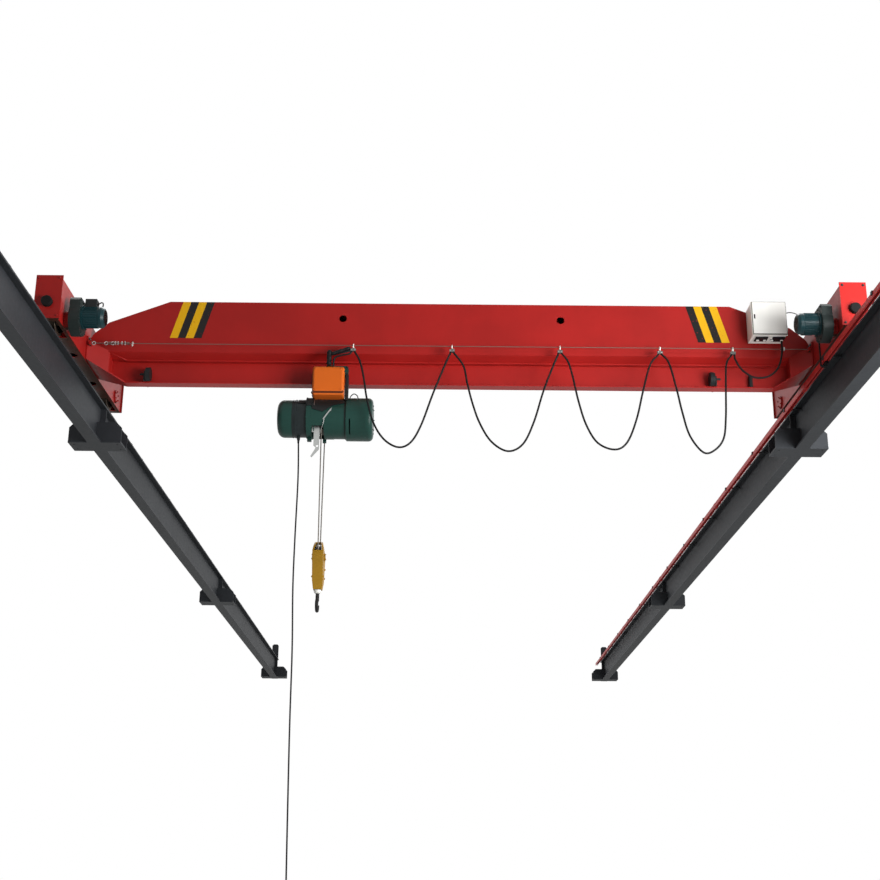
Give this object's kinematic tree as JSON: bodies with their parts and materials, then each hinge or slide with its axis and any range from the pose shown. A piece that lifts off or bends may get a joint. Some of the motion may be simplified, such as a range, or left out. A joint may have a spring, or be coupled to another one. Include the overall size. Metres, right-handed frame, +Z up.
{
  "type": "overhead bridge crane",
  "caption": "Overhead travelling crane with a single box-topped girder, wire-rope hoist, festoon cable and pendant on steel runway beams.",
  "frame": {"origin": "middle of the left runway beam's underside, level with the crane's middle at rest", "axes": "+X across the span to the right runway, +Y along the runway away from the picture's camera, +Z up"},
  "size_m": [8.06, 25.86, 6.0803],
  "materials": {
    "charcoal_steel": "painted steel, roughness about 0.55",
    "rail_steel": "steel, roughness about 0.45",
    "conductor_red": "plastic, roughness about 0.45",
    "crane_red": "painted steel, roughness about 0.42",
    "black_rubber": "rubber, roughness about 0.80",
    "gear_grey": "cast iron, painted, roughness about 0.50",
    "motor_teal": "cast iron, painted, roughness about 0.35",
    "panel_cream": "painted sheet steel, roughness about 0.40",
    "zinc_steel": "galvanised steel, roughness about 0.40",
    "white_plastic": "nylon, roughness about 0.45",
    "black_steel": "painted steel, roughness about 0.50",
    "wheel_steel": "forged steel, roughness about 0.40",
    "hoist_green": "painted steel, roughness about 0.40",
    "box_orange": "painted sheet steel, roughness about 0.40",
    "dark_steel": "steel, roughness about 0.50",
    "bare_steel": "steel, roughness about 0.40",
    "cable_black": "rubber, roughness about 0.60",
    "rope_steel": "steel wire rope, roughness about 0.50",
    "block_yellow": "painted steel, roughness about 0.40",
    "sheave_dark": "cast iron, roughness about 0.50",
    "hook_dark": "forged steel, roughness about 0.50"
  },
  "bodies": {
    "runway": {"runway_beam_left": "charcoal_steel", "runway_beam_right": "charcoal_steel", "crane_rails": "rail_steel", "rail_stops": "charcoal_steel", "duct_hangers": "black_steel", "conductor_rail": "conductor_red"},
    "bridge": {"girder_box": "crane_red", "girder_i_beam": "crane_red", "girder_end_left": "crane_red", "girder_end_right": "crane_red", "end_carriage_left": "crane_red", "end_carriage_right": "crane_red", "carriage_buffers": "black_rubber", "drive_gearboxes": "gear_grey", "drive_motors": "motor_teal", "control_panel": "panel_cream", "panel_brackets": "crane_red", "trolley_stops": "black_rubber", "festoon_wire": "zinc_steel", "wire_brackets": "crane_red", "festoon_end_clamp": "white_plastic", "current_collector": "black_steel", "panel_lead": "cable_black"},
    "wheel_front_left": {"wheel_front_left": "wheel_steel"},
    "wheel_rear_left": {"wheel_rear_left": "wheel_steel"},
    "wheel_front_right": {"wheel_front_right": "wheel_steel"},
    "wheel_rear_right": {"wheel_rear_right": "wheel_steel"},
    "trolley": {"trolley_side_plates": "black_steel", "trolley_wheels": "wheel_steel", "trolley_motor": "hoist_green", "suspension_frame": "black_steel", "hoist_motor": "hoist_green", "drum_housing": "hoist_green", "hoist_gearbox": "hoist_green", "hoist_electric_box": "box_orange", "tow_arm": "dark_steel", "tow_rings": "white_plastic", "rope_guide": "bare_steel", "rope_anchor": "bare_steel", "pendant_cable": "cable_black", "pendant_station": "box_orange", "trolley_lead": "cable_black"},
    "hoist_drum": {"hoist_drum": "bare_steel"},
    "carrier_1": {"festoon_carrier_1": "white_plastic", "festoon_loop_1": "cable_black"},
    "carrier_2": {"festoon_carrier_2": "white_plastic", "festoon_loop_2": "cable_black"},
    "carrier_3": {"festoon_carrier_3": "white_plastic", "festoon_loop_3": "cable_black", "festoon_loop_4": "cable_black"},
    "hook_block": {"hoist_ropes": "rope_steel", "hook_block": "block_yellow", "rope_sheave": "sheave_dark"},
    "hook": {"hook": "hook_dark", "hook_latch": "bare_steel"}
  },
  "joints": [
    {"name": "bridge_travel", "type": "slide", "parent": "runway", "child": "bridge", "axis": [0, 1, 0], "range_m": [-6.2, 16.5]},
    {"name": "wheel_turn_front_left", "type": "hinge", "parent": "bridge", "child": "wheel_front_left", "pos_m": [0, -1.05, 0.6253], "axis": [1, 0, 0], "continuous": true},
    {"name": "wheel_turn_rear_left", "type": "hinge", "parent": "bridge", "child": "wheel_rear_left", "pos_m": [0, 1.05, 0.6253], "axis": [1, 0, 0], "continuous": true},
    {"name": "wheel_turn_front_right", "type": "hinge", "parent": "bridge", "child": "wheel_front_right", "pos_m": [7.5, -1.05, 0.6253], "axis": [1, 0, 0], "continuous": true},
    {"name": "wheel_turn_rear_right", "type": "hinge", "parent": "bridge", "child": "wheel_rear_right", "pos_m": [7.5, 1.05, 0.6253], "axis": [1, 0, 0], "continuous": true},
    {"name": "trolley_travel", "type": "slide", "parent": "bridge", "child": "trolley", "axis": [1, 0, 0], "range_m": [-1.55, 3.45]},
    {"name": "carrier_1_slide", "type": "slide", "parent": "trolley", "child": "carrier_1", "axis": [1, 0, 0], "range_m": [-0.95, 0.45], "deforming": ["festoon_loop_1"]},
    {"name": "carrier_2_slide", "type": "slide", "parent": "carrier_1", "child": "carrier_2", "axis": [1, 0, 0], "range_m": [-1.02, 0.48], "deforming": ["festoon_loop_2"]},
    {"name": "carrier_3_slide", "type": "slide", "parent": "carrier_2", "child": "carrier_3", "axis": [1, 0, 0], "range_m": [-0.95, 0.45], "deforming": ["festoon_loop_3", "festoon_loop_4"]},
    {"name": "hook_lift", "type": "slide", "parent": "trolley", "child": "hook_block", "axis": [0, 0, 1], "range_m": [-4, 0.7], "deforming": ["hoist_ropes"]},
    {"name": "drum_turn", "type": "hinge", "parent": "trolley", "child": "hoist_drum", "pos_m": [2.5, 0, 0.022], "axis": [1, 0, 0], "continuous": true},
    {"name": "hook_swivel", "type": "hinge", "parent": "hook_block", "child": "hook", "pos_m": [2.486, 0, -1.8], "axis": [0, 0, 1], "continuous": true}
  ],
  "couplings": [
    {"joint": "wheel_turn_front_left", "follows": "bridge_travel", "rad_per_m": -7.4074},
    {"joint": "wheel_turn_rear_left", "follows": "bridge_travel", "rad_per_m": -7.4074},
    {"joint": "wheel_turn_front_right", "follows": "bridge_travel", "rad_per_m": -7.4074},
    {"joint": "wheel_turn_rear_right", "follows": "bridge_travel", "rad_per_m": -7.4074},
    {"joint": "carrier_1_slide", "follows": "trolley_travel", "ratio": -0.2601},
    {"joint": "carrier_2_slide", "follows": "trolley_travel", "ratio": -0.2844},
    {"joint": "carrier_3_slide", "follows": "trolley_travel", "ratio": -0.2633},
    {"joint": "drum_turn", "follows": "hook_lift", "rad_per_m": -15.267}
  ]
}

::::::::::

* **The exercise**
Exactly reproduce every line of the data above.

* **Result for this task**
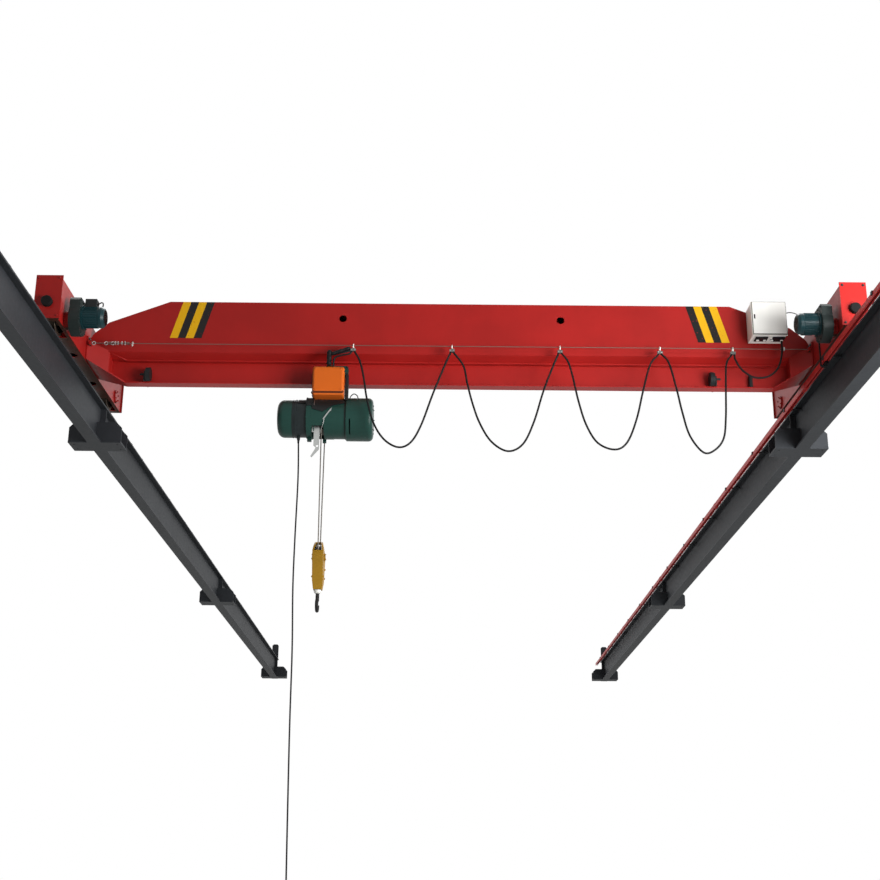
Give this object's kinematic tree as JSON: bodies with their parts and materials, then each hinge or slide with its axis and any range from the pose shown. A piece that lifts off or bends may get a joint. Some of the motion may be simplified, such as a range, or left out. A joint may have a spring, or be coupled to another one. Include the overall size. Metres, right-handed frame, +Z up.
{
  "type": "overhead bridge crane",
  "caption": "Overhead travelling crane with a single box-topped girder, wire-rope hoist, festoon cable and pendant on steel runway beams.",
  "frame": {"origin": "middle of the left runway beam's underside, level with the crane's middle at rest", "axes": "+X across the span to the right runway, +Y along the runway away from the picture's camera, +Z up"},
  "size_m": [8.06, 25.86, 6.0803],
  "materials": {
    "charcoal_steel": "painted steel, roughness about 0.55",
    "rail_steel": "steel, roughness about 0.45",
    "conductor_red": "plastic, roughness about 0.45",
    "crane_red": "painted steel, roughness about 0.42",
    "black_rubber": "rubber, roughness about 0.80",
    "gear_grey": "cast iron, painted, roughness about 0.50",
    "motor_teal": "cast iron, painted, roughness about 0.35",
    "panel_cream": "painted sheet steel, roughness about 0.40",
    "zinc_steel": "galvanised steel, roughness about 0.40",
    "white_plastic": "nylon, roughness about 0.45",
    "black_steel": "painted steel, roughness about 0.50",
    "wheel_steel": "forged steel, roughness about 0.40",
    "hoist_green": "painted steel, roughness about 0.40",
    "box_orange": "painted sheet steel, roughness about 0.40",
    "dark_steel": "steel, roughness about 0.50",
    "bare_steel": "steel, roughness about 0.40",
    "cable_black": "rubber, roughness about 0.60",
    "rope_steel": "steel wire rope, roughness about 0.50",
    "block_yellow": "painted steel, roughness about 0.40",
    "sheave_dark": "cast iron, roughness about 0.50",
    "hook_dark": "forged steel, roughness about 0.50"
  },
  "bodies": {
    "runway": {"runway_beam_left": "charcoal_steel", "runway_beam_right": "charcoal_steel", "crane_rails": "rail_steel", "rail_stops": "charcoal_steel", "duct_hangers": "black_steel", "conductor_rail": "conductor_red"},
    "bridge": {"girder_box": "crane_red", "girder_i_beam": "crane_red", "girder_end_left": "crane_red", "girder_end_right": "crane_red", "end_carriage_left": "crane_red", "end_carriage_right": "crane_red", "carriage_buffers": "black_rubber", "drive_gearboxes": "gear_grey", "drive_motors": "motor_teal", "control_panel": "panel_cream", "panel_brackets": "crane_red", "trolley_stops": "black_rubber", "festoon_wire": "zinc_steel", "wire_brackets": "crane_red", "festoon_end_clamp": "white_plastic", "current_collector": "black_steel", "panel_lead": "cable_black"},
    "wheel_front_left": {"wheel_front_left": "wheel_steel"},
    "wheel_rear_left": {"wheel_rear_left": "wheel_steel"},
    "wheel_front_right": {"wheel_front_right": "wheel_steel"},
    "wheel_rear_right": {"wheel_rear_right": "wheel_steel"},
    "trolley": {"trolley_side_plates": "black_steel", "trolley_wheels": "wheel_steel", "trolley_motor": "hoist_green", "suspension_frame": "black_steel", "hoist_motor": "hoist_green", "drum_housing": "hoist_green", "hoist_gearbox": "hoist_green", "hoist_electric_box": "box_orange", "tow_arm": "dark_steel", "tow_rings": "white_plastic", "rope_guide": "bare_steel", "rope_anchor": "bare_steel", "pendant_cable": "cable_black", "pendant_station": "box_orange", "trolley_lead": "cable_black"},
    "hoist_drum": {"hoist_drum": "bare_steel"},
    "carrier_1": {"festoon_carrier_1": "white_plastic", "festoon_loop_1": "cable_black"},
    "carrier_2": {"festoon_carrier_2": "white_plastic", "festoon_loop_2": "cable_black"},
    "carrier_3": {"festoon_carrier_3": "white_plastic", "festoon_loop_3": "cable_black", "festoon_loop_4": "cable_black"},
    "hook_block": {"hoist_ropes": "rope_steel", "hook_block": "block_yellow", "rope_sheave": "sheave_dark"},
    "hook": {"hook": "hook_dark", "hook_latch": "bare_steel"}
  },
  "joints": [
    {"name": "bridge_travel", "type": "slide", "parent": "runway", "child": "bridge", "axis": [0, 1, 0], "range_m": [-6.2, 16.5]},
    {"name": "wheel_turn_front_left", "type": "hinge", "parent": "bridge", "child": "wheel_front_left", "pos_m": [0, -1.05, 0.6253], "axis": [1, 0, 0], "continuous": true},
    {"name": "wheel_turn_rear_left", "type": "hinge", "parent": "bridge", "child": "wheel_rear_left", "pos_m": [0, 1.05, 0.6253], "axis": [1, 0, 0], "continuous": true},
    {"name": "wheel_turn_front_right", "type": "hinge", "parent": "bridge", "child": "wheel_front_right", "pos_m": [7.5, -1.05, 0.6253], "axis": [1, 0, 0], "continuous": true},
    {"name": "wheel_turn_rear_right", "type": "hinge", "parent": "bridge", "child": "wheel_rear_right", "pos_m": [7.5, 1.05, 0.6253], "axis": [1, 0, 0], "continuous": true},
    {"name": "trolley_travel", "type": "slide", "parent": "bridge", "child": "trolley", "axis": [1, 0, 0], "range_m": [-1.55, 3.45]},
    {"name": "carrier_1_slide", "type": "slide", "parent": "trolley", "child": "carrier_1", "axis": [1, 0, 0], "range_m": [-0.95, 0.45], "deforming": ["festoon_loop_1"]},
    {"name": "carrier_2_slide", "type": "slide", "parent": "carrier_1", "child": "carrier_2", "axis": [1, 0, 0], "range_m": [-1.02, 0.48], "deforming": ["festoon_loop_2"]},
    {"name": "carrier_3_slide", "type": "slide", "parent": "carrier_2", "child": "carrier_3", "axis": [1, 0, 0], "range_m": [-0.95, 0.45], "deforming": ["festoon_loop_3", "festoon_loop_4"]},
    {"name": "hook_lift", "type": "slide", "parent": "trolley", "child": "hook_block", "axis": [0, 0, 1], "range_m": [-4, 0.7], "deforming": ["hoist_ropes"]},
    {"name": "drum_turn", "type": "hinge", "parent": "trolley", "child": "hoist_drum", "pos_m": [2.5, 0, 0.022], "axis": [1, 0, 0], "continuous": true},
    {"name": "hook_swivel", "type": "hinge", "parent": "hook_block", "child": "hook", "pos_m": [2.486, 0, -1.8], "axis": [0, 0, 1], "continuous": true}
  ],
  "couplings": [
    {"joint": "wheel_turn_front_left", "follows": "bridge_travel", "rad_per_m": -7.4074},
    {"joint": "wheel_turn_rear_left", "follows": "bridge_travel", "rad_per_m": -7.4074},
    {"joint": "wheel_turn_front_right", "follows": "bridge_travel", "rad_per_m": -7.4074},
    {"joint": "wheel_turn_rear_right", "follows": "bridge_travel", "rad_per_m": -7.4074},
    {"joint": "carrier_1_slide", "follows": "trolley_travel", "ratio": -0.2601},
    {"joint": "carrier_2_slide", "follows": "trolley_travel", "ratio": -0.2844},
    {"joint": "carrier_3_slide", "follows": "trolley_travel", "ratio": -0.2633},
    {"joint": "drum_turn", "follows": "hook_lift", "rad_per_m": -15.267}
  ]
}